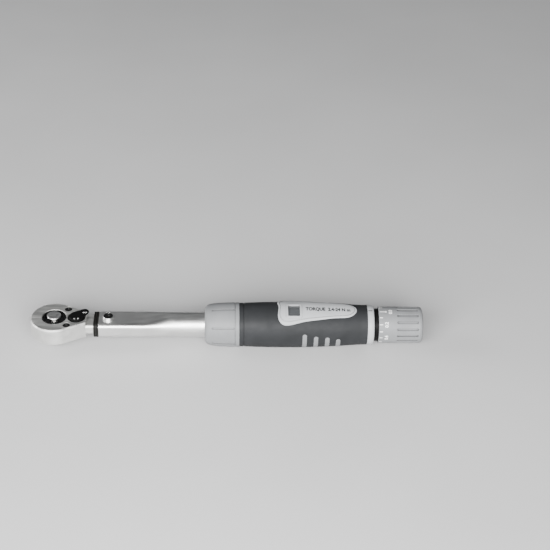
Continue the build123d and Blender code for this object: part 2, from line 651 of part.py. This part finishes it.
def rubber_grip():
    sleeve = grip_form(0.0) - bar(GRIP_X - 1, GRIP_REAR + 1, CORE_R + SEAT)
    sleeve -= Pos(0, 0, 2) * extrude(panel_outline(), FAR) - grip_form(-PANEL_DEPTH - SEAT)
    sleeve -= window_well()
    sleeve -= bar(LIP_X, LIP_X + LIP_W, FAR) - grip_form(-LIP_D)
    for rib in gills(-GILL_ROOT - 0.5, 0.5):
        sleeve -= rib
    return roll(sleeve, GRIP_ROLL)


def front_collar():
    profile = [(COLLAR_X, TUBE_R + SEAT), (COLLAR_X, 11.6), (105.4, 12.6), (106.6, 13.7), (108.4, 14.35),
               (111, 14.8), (115, 15.15), (120, 15.4), (125, COLLAR_OUTER_R), (GRIP_X - 0.4, COLLAR_OUTER_R),
               (GRIP_X - SEAT, 15.1), (GRIP_X - SEAT, TUBE_R + SEAT)]
    collar = turned(*profile)
    surface = turned(*[(x, r - COLLAR_GROOVE_D) for x, r in profile[1:-1]], (GRIP_X, 0), (COLLAR_X, 0))
    length = COLLAR_GROOVE_REAR - COLLAR_GROOVE_X
    groove = Pos(COLLAR_GROOVE_X + length / 2, 0, AXIS_Z) * Box(length, COLLAR_GROOVE_W, 10)
    groove = fillet(groove.edges().filter_by(Axis.Z), COLLAR_GROOVE_W / 2 - 0.02) - surface
    for i in range(COLLAR_GROOVES):
        collar -= roll(groove, COLLAR_GROOVE_AT + i * 360 / COLLAR_GROOVES)
    x = COLLAR_GROOVE_REAR
    return collar - bar(x, x + RIM_LINE_W, FAR, COLLAR_OUTER_R - RIM_LINE_D)


# ---- ring, lock sleeve and knob ------------------------------------------------------------------------
def rear_ring():
    x0 = GRIP_REAR + SEAT
    outside = [(x0, 13.5), (x0 + 0.3, 13.8), (220.6, 13.75), (RING_REAR - 0.5, 13.45), (RING_REAR, 12.9)]
    bore = []
    for radius, front, rear in ((SLEEVE_R, BUSH_REAR, RING_REAR), (BUSH_FLANGE_R, TUBE_REAR, BUSH_REAR),
                                (TUBE_R, x0, TUBE_REAR)):
        bore += [(rear, radius + SEAT), (front, radius + SEAT)]
    return turned(*outside, *bore)


def lock_sleeve():
    sleeve = bar(BUSH_REAR + SEAT, SLEEVE_REAR, SLEEVE_R, SLEEVE_BORE_R)
    sleeve = chamfer(sleeve.edges().group_by(Axis.X)[-1], 0.4)
    half = HOOP_R + 0.05
    return sleeve - bar(HOOP_X - half, HOOP_X + half, SLEEVE_R + 1, SLEEVE_R - 0.8)


def lock_ring():
    """Rubber ring in the lock sleeve's groove, which holds the knob where it is pushed or pulled."""
    return revolve(Plane.XZ * Pos(HOOP_X, SLEEVE_R - HOOP_R + 0.22) * Circle(HOOP_R), Axis.X)


def knob():
    profile = [(KNOB_X, SLEEVE_R + GAP), (KNOB_X, 12.35), (KNOB_X + 0.35, KNOB_R - 0.1), (240, KNOB_R),
               (KNOB_REAR - 2.2, KNOB_R - 0.1), (KNOB_REAR - 0.9, KNOB_R - 0.55),
               (KNOB_REAR - 0.2, KNOB_R - 1.6), (KNOB_REAR, 10.4), (KNOB_REAR, CAP_R),
               (KNOB_REAR - CAP_T, CAP_R), (KNOB_REAR - CAP_T, HOLLOW_R),
               (INSERT_REAR, HOLLOW_R), (INSERT_REAR, INSERT_R + SEAT), (INSERT_X, INSERT_R + SEAT),
               (INSERT_X, THROAT_R), (KNOB_BORE_REAR, THROAT_R), (KNOB_BORE_REAR, SLEEVE_R + GAP)]
    body = turned(*profile)
    flute = Pos((FLUTE_X + FLUTE_REAR) / 2, 0, KNOB_R - FLUTE_D + 2) * Box(FLUTE_REAR - FLUTE_X, FLUTE_W, 4)
    flute = fillet(flute.edges().filter_by(Axis.Z), FLUTE_W / 2 - 0.02)
    for i in range(KNOB_FLUTES):
        body -= roll(flute, FLUTE_AT + i * 360 / KNOB_FLUTES)
    return body


def knob_insert():
    hexagon = Plane((INSERT_X, 0, 0), z_dir=(1, 0, 0)) * extrude(
        RegularPolygon(HEX_FLATS / 2 + RUN, 6, major_radius=False), 40)
    return bar(INSERT_X + SEAT, INSERT_REAR, INSERT_R) - hexagon


def knob_cap():
    front = KNOB_REAR - CAP_T + SEAT
    rear = KNOB_REAR - 0.1
    radius = CAP_R - SEAT
    cap = turned((front, 0), (front, radius), (rear - 0.25, radius), (rear, radius - 0.28), (rear, 0))
    return cap - bar(rear - 0.4, rear + 1, CAP_DISH_R)


PIECES = {
    "head_body": head_body,
    "cover_plate": cover_plate,
    "cover_screws": cover_screws,
    "drive_gear": drive_gear,
    "quick_release_button": quick_release_button,
    "button_spring": button_spring,
    "detent_ball": detent_ball,
    "reversing_lever": reversing_lever,
    "lever_rivets": lever_rivets,
    "lever_spring": lever_spring,
    "lever_ball": lever_ball,
    "ratchet_pawl": ratchet_pawl,
    "neck_seal": neck_seal,
    "tube": tube,
    "pivot_pin": pivot_pin,
    "pin_plug": pin_plug,
    "tilt_block": tilt_block,
    "plunger": plunger,
    "main_spring": main_spring,
    "adjusting_nut": adjusting_nut,
    "guide_pin": guide_pin,
    "scale_slider": scale_slider,
    "adjusting_screw": adjusting_screw,
    "knob_screw": knob_screw,
    "thrust_washer": thrust_washer,
    "rear_bushing": rear_bushing,
    "grip_core": grip_core,
    "rubber_grip": rubber_grip,
    "inlay_panel": inlay_panel,
    "window_frame": window_frame,
    "window_lens": window_lens,
    "front_collar": front_collar,
    "rear_ring": rear_ring,
    "lock_sleeve": lock_sleeve,
    "lock_ring": lock_ring,
    "knob": knob,
    "knob_insert": knob_insert,
    "knob_cap": knob_cap,
}


os.makedirs("parts", exist_ok=True)
for name, make in PIECES.items():
    made = make()
    solids = made if isinstance(made, list) else [made]
    lifted = [Pos(0, 0, AXIS_Z) * solid for solid in solids]
    whole = lifted[0] if len(lifted) == 1 else Compound(children=lifted)
    export_step(whole, f"parts/{name}.step")
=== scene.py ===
"""Quarter-inch click torque wrench: finishes, prints, stage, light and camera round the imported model."""
import json
from math import cos, radians, sin, tan

import bmesh
import bpy
from mathutils import Matrix, Vector
from mathutils.bvhtree import BVHTree

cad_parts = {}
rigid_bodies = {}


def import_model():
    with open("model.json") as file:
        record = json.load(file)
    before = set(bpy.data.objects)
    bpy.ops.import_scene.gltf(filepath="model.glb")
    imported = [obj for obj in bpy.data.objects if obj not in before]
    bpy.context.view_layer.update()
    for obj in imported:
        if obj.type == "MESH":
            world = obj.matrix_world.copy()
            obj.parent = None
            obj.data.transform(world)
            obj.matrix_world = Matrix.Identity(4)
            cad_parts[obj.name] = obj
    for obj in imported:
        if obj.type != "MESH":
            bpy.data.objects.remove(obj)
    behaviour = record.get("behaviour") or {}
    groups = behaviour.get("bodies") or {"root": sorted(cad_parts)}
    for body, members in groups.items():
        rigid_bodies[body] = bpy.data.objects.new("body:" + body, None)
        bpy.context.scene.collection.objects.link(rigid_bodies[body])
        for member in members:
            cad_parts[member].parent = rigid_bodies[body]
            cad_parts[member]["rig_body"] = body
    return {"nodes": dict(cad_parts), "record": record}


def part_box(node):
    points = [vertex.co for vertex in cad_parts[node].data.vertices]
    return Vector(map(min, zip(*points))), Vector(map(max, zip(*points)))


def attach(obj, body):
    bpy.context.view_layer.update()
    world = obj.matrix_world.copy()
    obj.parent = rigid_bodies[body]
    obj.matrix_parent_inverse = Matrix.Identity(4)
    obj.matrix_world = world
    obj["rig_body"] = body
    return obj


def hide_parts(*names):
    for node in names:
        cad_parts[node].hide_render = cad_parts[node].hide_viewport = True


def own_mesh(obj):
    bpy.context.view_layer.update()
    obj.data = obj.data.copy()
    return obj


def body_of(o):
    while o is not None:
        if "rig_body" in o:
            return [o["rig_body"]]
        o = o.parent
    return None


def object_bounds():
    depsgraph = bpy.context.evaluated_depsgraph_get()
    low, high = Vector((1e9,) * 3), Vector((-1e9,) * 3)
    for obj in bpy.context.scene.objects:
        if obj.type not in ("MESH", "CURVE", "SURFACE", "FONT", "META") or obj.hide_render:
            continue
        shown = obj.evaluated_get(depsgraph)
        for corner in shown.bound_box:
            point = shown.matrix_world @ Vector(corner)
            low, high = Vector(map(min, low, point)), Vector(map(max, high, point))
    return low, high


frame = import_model()
cad_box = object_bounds()

MM = 0.001

# ---- places read from the frame ------------------------------------------------------------------------
knob_low, knob_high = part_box("knob")
ring_low, ring_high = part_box("rear_ring")
slider_low, slider_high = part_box("scale_slider")
window_low, window_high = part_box("window_lens")
AXIS_Z = (knob_low.z + knob_high.z) / 2
KNOB_R = (knob_high.z - knob_low.z) / 2
RING_R = (ring_high.z - ring_low.z) / 2
SLIDER_R = (slider_high.z - slider_low.z) / 2
INDEX_ROLL = radians(8.5)          # the index line stands this far from +Z towards -Y
WINDOW_ROLL = radians(16.0)        # and the middle of the window this far

# ---- camera --------------------------------------------------------------------------------------------
SENSOR = 36.0
FIELD = radians(21.0)              # angle across the picture
PITCH = radians(35.0)              # downward tilt of the camera
YAW = radians(2.0)                 # the knob's end is a little further away
ROLL = radians(1.3)
RANGE = 1.04                       # metres from the camera to the wrench
AIM_X = 153.8 * MM                 # place on the wrench axis that stands in the picture's middle column
AIM_DOWN = radians(1.911)          # how far that place lies below the line of sight
CLIP_NEAR = 0.01
CLIP_FAR = 20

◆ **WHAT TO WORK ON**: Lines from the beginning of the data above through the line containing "return roll(sleeve, GRIP_ROLL)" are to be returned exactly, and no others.

◆ **RESPONSE FOR THIS EXERCISE**:
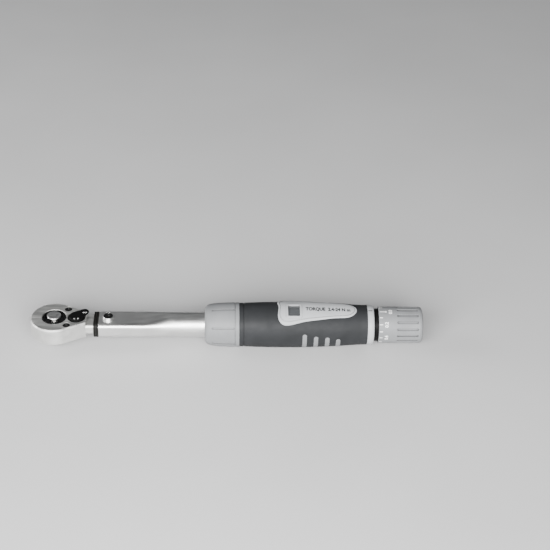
Continue the build123d and Blender code for this object: part 2, from line 651 of part.py. This part finishes it.
def rubber_grip():
    sleeve = grip_form(0.0) - bar(GRIP_X - 1, GRIP_REAR + 1, CORE_R + SEAT)
    sleeve -= Pos(0, 0, 2) * extrude(panel_outline(), FAR) - grip_form(-PANEL_DEPTH - SEAT)
    sleeve -= window_well()
    sleeve -= bar(LIP_X, LIP_X + LIP_W, FAR) - grip_form(-LIP_D)
    for rib in gills(-GILL_ROOT - 0.5, 0.5):
        sleeve -= rib
    return roll(sleeve, GRIP_ROLL)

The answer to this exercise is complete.